Giant’s Causeway represents a much younger outpouring of magma, though one that is still almost unimaginably ancient to a human perspective. At 60 million years old, it amounts to a little over 1% of the age of the Earth. When these lavas erupted over the landmass that was to become Northern Ireland, dinosaurs had already been extinct some five million years. The animals that then roamed the landscape were not like those of today but included, for instance, ancestors of the modern horse, about the size of a dog and possessing not hooves but five toes on each leg. Through the use of radiometric dating – the analysis of natural ‘atomic clocks’ preserved within crystals in certain types of rock, the ages of these, and other, events in Earth history in millions of years, can now be clearly established.

Even, though, before this technology was developed, the early geologists of Victorian times (and before) had realised that the Earth must be vastly older than the few thousands of years obtained from a literal interpretation of Old Testament chronology. They did this simply by using their observations and their powers of reason, by looking at the evidence in the landscape, just as we can do today.

Examples of such evidence can be seen in the very landscape of north Antrim. The lavas of Giant’s Causeway represent not one but several individual eruptions, each being typically separated by fossilised soils that each represent many millennia of slow weathering on those ancient landscapes. The lavas rest on still older rocks, which contain the remains of marine organisms that lived at the same time as did the dinosaurs.

Trace the Giant’s Causeway lavas some 10km south and they are covered by an extensive layer of lignite east of Ballymoney. This lignite is up to 140m thick, and is the remains an ancient peat bog, now compressed and hardened. In itself it represents about a million years of the slow growth and accumulation of decaying plants, as that peat bog slowly built up. Millions of years later, ice invaded Ireland - not once, but several times. This ice left thick masses of boulder clay and sand and gravel. As the ice receded for the last time, vegetation carpeted the debris, and Stone Age people constructed their monuments on top of that post-glacial landscape, as human occupation started.

The outlines of this enormous geological history were worked out by these early geologists who were, for the most part, Christian believers. They realised that it was far too long to fit into five thousand years, and had little trouble reconciling their faith with the evidence they saw before them. This history of the Earth has been corroborated and explored in further detail by many scientists in subsequent years. They are not (by any means) all atheists: they include Christians, Muslims, Hindus, Buddhists and followers of other faiths, who can accommodate both their religious beliefs and their science. This reconciliation between science and religion goes back longer than is often realised. In 1615, Galileo wrote to the Grand Duchess Christina that the Bible teaches one "how to go to Heaven, not how the Heavens go". There need be no inherent conflict between science and religion. Conflict, though, may be created by religious fundamentalists; and also, of course, by fundamentalist atheists (not all of whom are scientists).

Manifest untruth

The young-Earth creationists’ view of Earth history, based upon their literal interpretation of the Bible, is quite simply wrong. It is a manifest untruth. It is as wrong as saying that the Sun orbits around the Earth, or that the Moon is made of green cheese, or that the Giant’s Causeway was constructed by Finn MacCool, the giant of Irish legend. Nor are we dealing with "alternative views" of the universe. We are dealing with the difference between reason and unreason. For it is unreasonable, indeed fantastical, in any impartial examination of the evidence (evidence that was sufficient even in Victorian times, and now that has been corroborated a thousandfold), to state that the Earth is only a few thousand years old.

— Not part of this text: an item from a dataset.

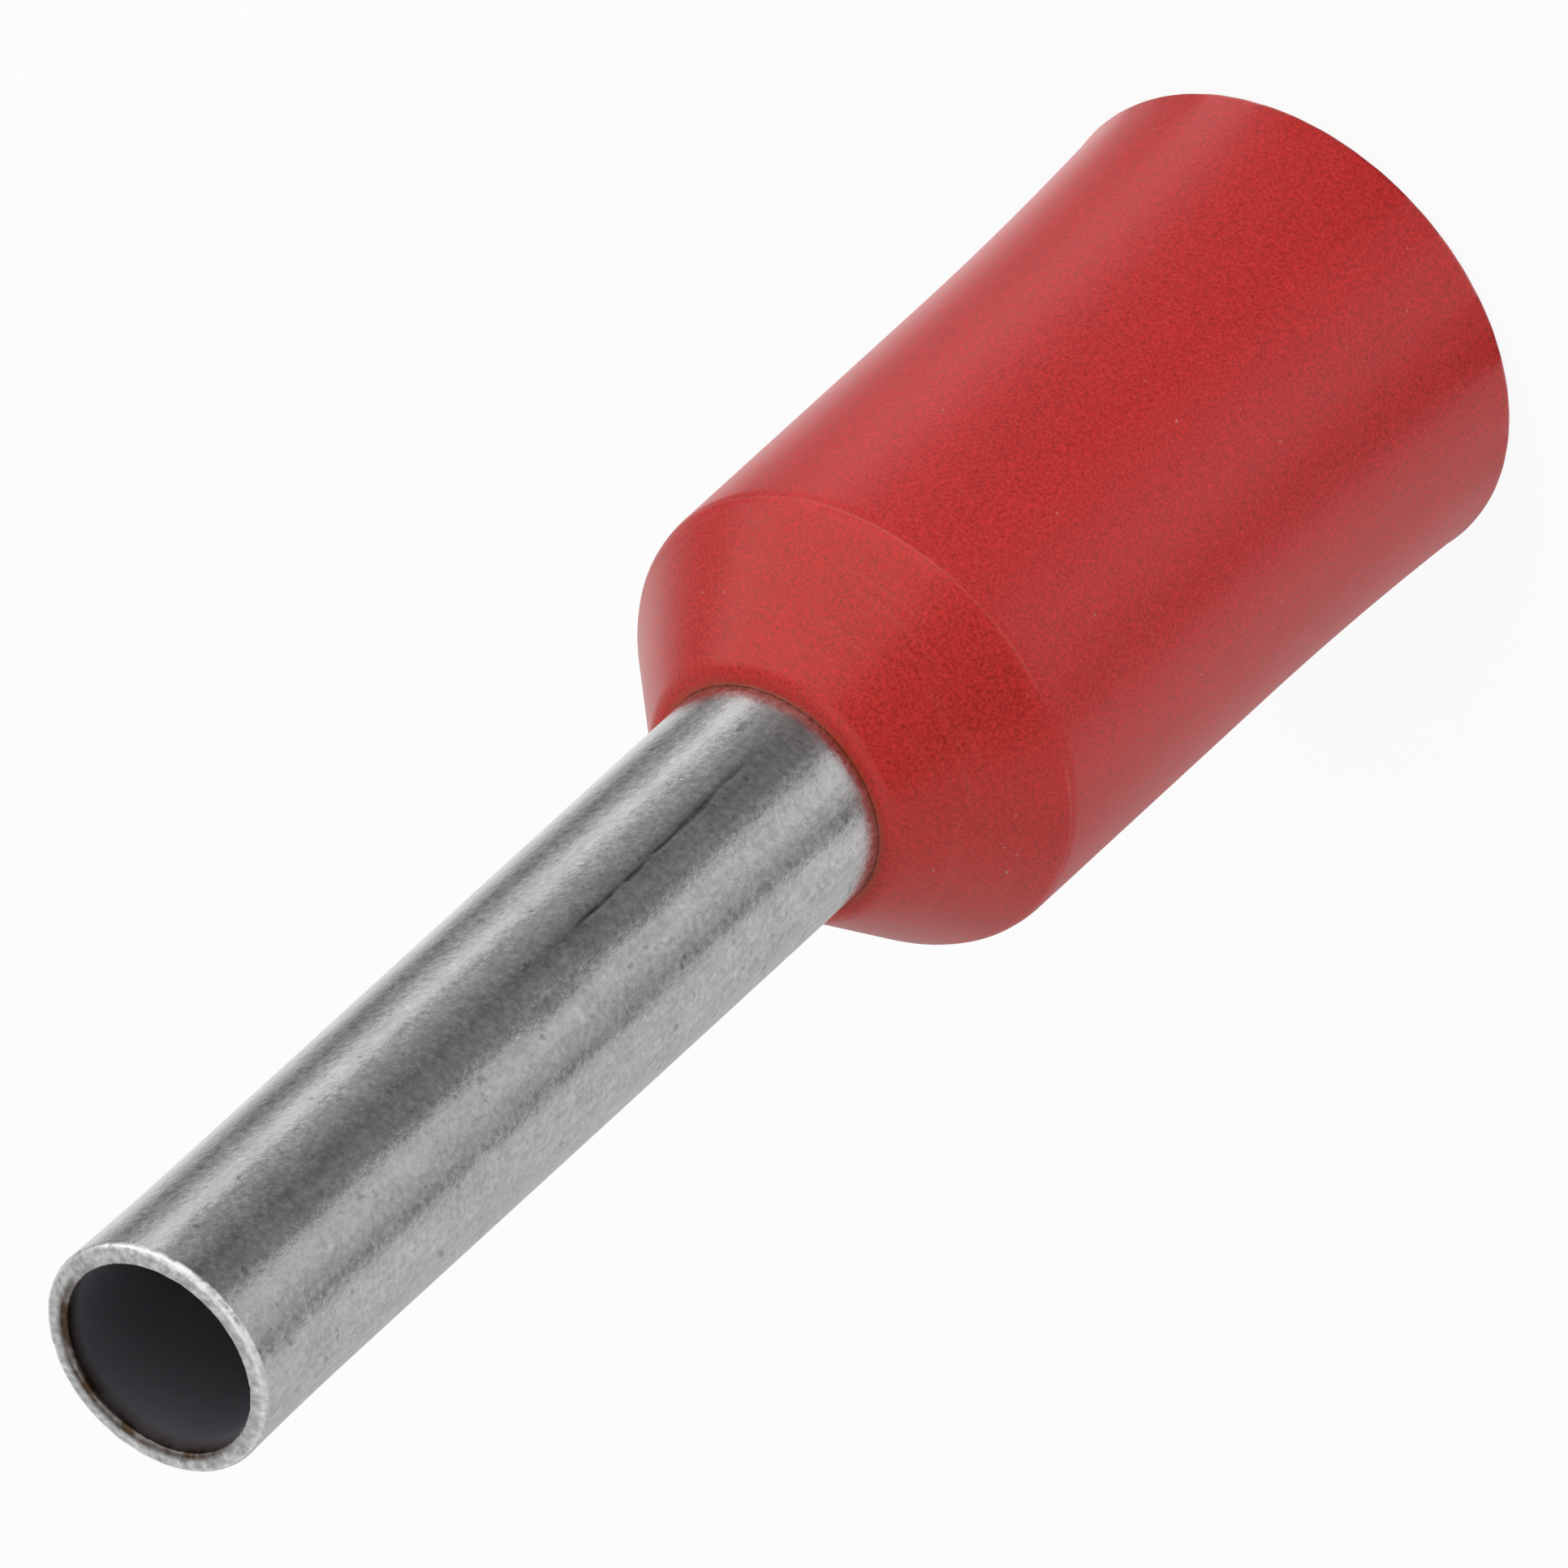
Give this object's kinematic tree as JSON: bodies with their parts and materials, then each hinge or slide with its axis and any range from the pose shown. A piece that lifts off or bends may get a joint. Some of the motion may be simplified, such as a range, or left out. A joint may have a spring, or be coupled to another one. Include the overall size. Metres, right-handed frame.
{
  "type": "wire ferrule",
  "caption": "Insulated wire ferrule: a tinned copper tube with a rounded lip, seated by its conical skirt in a tapered plastic collar with a gently flared mouth.",
  "frame": {"origin": "centre of the collar's mouth plane, on the axis", "axes": "+Z along the axis of revolution, from the collar's mouth to the tube's tip"},
  "size_m": [0.0038, 0.0038, 0.014],
  "materials": {
    "tinned_copper": "dull tin plating with fine drawing lines",
    "red_plastic": "semi-matt moulded polypropylene"
  },
  "bodies": {
    "root": {"barrel": "tinned_copper", "collar": "red_plastic"}
  },
  "joints": []
}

This is not a case of censorship. We do not question the right of creationists to hold or expound their views, to write pamphlets and books, hold meetings, or set up websites; nor would we for our part demand to distribute articles on the scientific evidence of the age of the Earth in church halls. But we profoundly disagree with any suggestion that creationist views should be given space in publicly-funded museums or visitor centres that explain natural history, or in school science lessons or science textbooks.

The significance of this point goes far beyond questions of a philosophical interpretation of humanity’s place in the universe. Humanity is now struggling to maintain itself on an overcrowded planet, on an Earth in which the life-support systems of air and water and food and land are being imperilled by human action. To deal with the many crises facing us, we need to deal with the Earth as it is - not with the utterly unreal Earth that the young-Earth creationists have convinced themselves of, by over-literal interpretation of scriptural texts.

This is not at all to say that the world’s religions have no part to play in, say, the growing threat of global warming. On the contrary: the moral standpoints they provide may perhaps prove crucial in influencing individual or collective action that might counter this threat. But human reason as applied to the reality of the world around us – which is in essence what science is – must lie at the heart of any civilised society. The Giant’s Causeway, and its 60-million year history, must be used to help promote that reason, and to better understand the real Earth on which we live.

* University of Leicester.  Chair, Stratigraphy Commission.
** Editor, ES2K

• A general Society statement rebutting Young Earth Creationism and Intelligent Design is currently under consideration by the External Relations Committee and will go before Council for approval later this year. Editor.